I think you mean 'project' rather than 'chapter'
My view of a kids' encyclopedia is: this is a popular type of
reference work, with dozens of examples in the print world, some very
popular. There are also a number of wiki-versions of the same we can
learn from. We don't need to overthink this, we can just try it out
and see how it works. Trying new things should be no big deal.
> - - for the non-semantic persons (who don't rely much on words), more
> direct images (or photos) and animations (or videos). For example
> explaining the size of the sun and of planets showing their relative
> size works better than sheer numbers for most of people, or at least is
> a necessary intermediate step for understanding the numbers.

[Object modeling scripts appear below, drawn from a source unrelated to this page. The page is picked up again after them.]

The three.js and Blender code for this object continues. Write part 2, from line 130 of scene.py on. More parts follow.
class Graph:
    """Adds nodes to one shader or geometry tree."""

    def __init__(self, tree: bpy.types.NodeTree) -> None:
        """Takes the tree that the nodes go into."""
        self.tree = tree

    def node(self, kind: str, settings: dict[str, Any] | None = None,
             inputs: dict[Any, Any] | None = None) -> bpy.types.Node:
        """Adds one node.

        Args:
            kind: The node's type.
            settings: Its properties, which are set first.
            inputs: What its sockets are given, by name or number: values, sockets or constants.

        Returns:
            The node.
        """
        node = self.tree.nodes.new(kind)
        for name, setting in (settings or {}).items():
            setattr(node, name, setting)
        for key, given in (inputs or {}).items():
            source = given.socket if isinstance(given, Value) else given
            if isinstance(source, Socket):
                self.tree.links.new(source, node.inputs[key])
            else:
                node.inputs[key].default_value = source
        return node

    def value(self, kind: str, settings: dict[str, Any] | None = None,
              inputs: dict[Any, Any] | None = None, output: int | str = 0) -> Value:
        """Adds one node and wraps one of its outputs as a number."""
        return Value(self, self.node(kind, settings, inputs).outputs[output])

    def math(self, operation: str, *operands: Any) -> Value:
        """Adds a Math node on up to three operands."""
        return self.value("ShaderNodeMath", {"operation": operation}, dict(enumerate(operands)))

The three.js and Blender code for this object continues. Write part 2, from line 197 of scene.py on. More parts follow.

These are great ideas. Whether they should be on their own separate
Project, or provided as 'flavors' of articles on existing projects, is
a separate question.
Articles that center around visual and media descriptions are fun for
all sorts of readers. (likewise visual dictionaries).
> - - for people not fluent with vocabulary, use only the 500 (200? 1000?)
> most common english words (a bot could signal rare words)
There could also be hovertext with explanations for words not in that
list of 1000.
> - - replace complex equations with qualitative explanations
Not necessarily replace, but use qualitative explanations (like good
popular science works) with equations provided for those who are
interested. Deep technical details could be provided in footnotes,
perhaps with a standard link to the right section of a more complex
article (on normal Wikipedia, or in a specialist reference).
> Also, for illiterate persons, it would be great to include a "play" button
Yes! Text to speech is already good enough for this in a few languages.
And we can give much more prominence to 'spoken Wikipedia' resources,
which many more people would contribute to if it were highlighted.